The unreasonable manner in which the case was litigated.
Claim Preclusive Effect of TTAB Judgments: Ninth Circuit
In V.V.V. & Sons Edible Oils Ltd. v. Meenakshi Overseas, LLC, the Ninth Circuit held that a TTAB judgment from an inter partes proceeding did not have claim preclusive effect against claims of infringement, dilution, and unfair competition in federal litigation. The court explained that an exception to claim preclusion applies where a party could not have brought the claim before the TTAB due to limitations on its subject matter jurisdiction. An inter partes proceeding before the TTAB is a limited proceeding where the TTAB is allowed to determine only the right to register a mark, not questions of use, infringement, or unfair competition. ( (9th Cir. Dec. 27, 2019).)
In Syngenta Crop Protection, LLC v. Willowood, LLC, the Federal Circuit held that Section 271(g) of the Patent Act (35 U.S.C. § 271(g)) does not require that a single entity perform, control, or direct all steps of a patented process before infringement liability can attach. In reaching its holding, the court considered the text of Section 271(g) (which makes liable those who without authority import into the US or offer to sell, sell, or use within the US a product made by a process patented in the US), as well as the legislative history and statutory scheme as a whole. (944 F.3d 1344 (Fed. Cir. 2019).)
Pay Discrimination Claims Under Title VII: Second Circuit
In Lenzi v. Systemax, Inc., the Second Circuit held that establishing a prima facie pay discrimination claim under Title VII of the Civil Rights Act of 1964 (Title VII) does not require a plaintiff to first establish an Equal Pay Act (EPA) violation. To establish a prima facie case under Title VII, the plaintiff must show that an employer discriminated against her based on her sex, but not that she received unequal pay for performing work equal to a male counterpart. (944 F.3d 97 (2d Cir. 2019).)

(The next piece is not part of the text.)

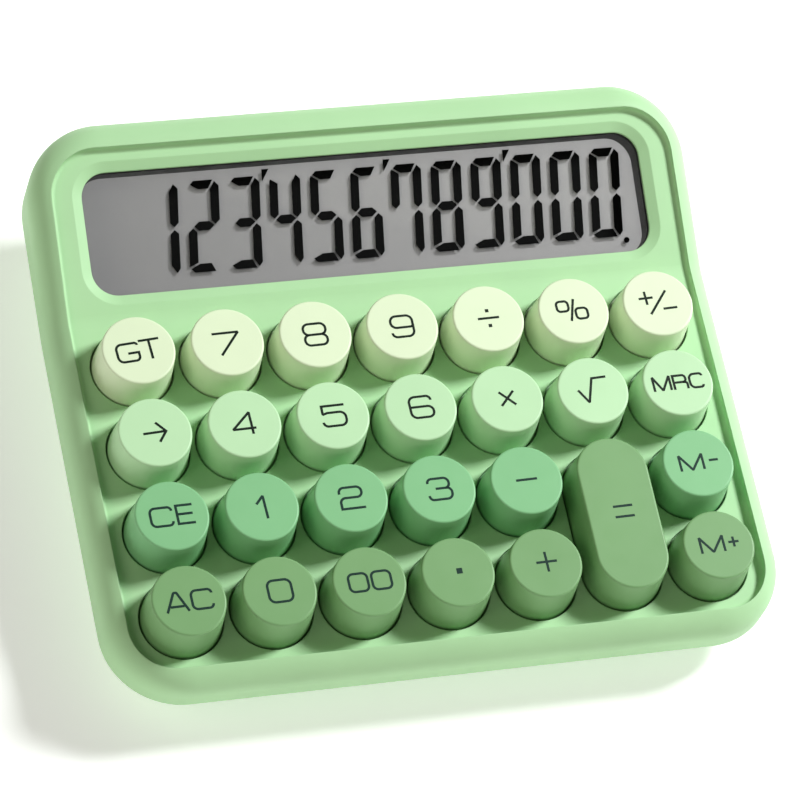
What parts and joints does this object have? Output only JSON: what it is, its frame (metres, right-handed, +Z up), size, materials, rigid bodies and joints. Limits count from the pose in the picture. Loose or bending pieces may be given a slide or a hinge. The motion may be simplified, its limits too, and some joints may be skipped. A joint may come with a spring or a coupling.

In United Parcel Service, Inc., the National Labor Relations Board (NLRB) unanimously overruled recent precedent and returned to a longstanding, less stringent standard for determining whether to defer to an arbitrator's prior resolution of a grievance in labor disputes involving employee discipline or discharge alleged to violate the National Labor Relations Act (369 N.L.R.B. No. 1 (2019)). The Board's ruling applies retroactively to all pending cases and makes deferral to arbitration awards, grievance settlements, and pending arbitration more likely when presented with the same issue in a separate unfair labor practice proceeding.
The Department of Labor (DOL) issued a final rule, which became effective on January 15, 2020, that updates and clarifies regular rate and basic rate regulations for calculating overtime compensation under the FLSA. Although employers may feel more comfortable offering additional benefits and perks without the fear of increased overtime pay liability, they should continue to use caution when excluding any payment from an employee's regular rate, particularly if its excludable status remains unclear under the final rule.
Statute of Repose for Multi-Building Projects: D. Mass.
In D'Allesandro v. Lennar Hingham Holdings, LLC, the District of Massachusetts held that construction of a multi-building condominium complex was a single "improvement" for purposes of Massachusetts' six-year statute of repose for tort actions arising from improvements to real property. Therefore, the statute of repose for claims arising from the construction of each individual building in the complex begins to run only when construction of all buildings in the project is complete. ( (D. Mass. Oct. 28, 2019).)
Based on this decision, counsel should consider how contracts describe multi-building projects, particularly if developed in multiple phases, to avoid prolonging liability for design or construction defects until projects are fully completed.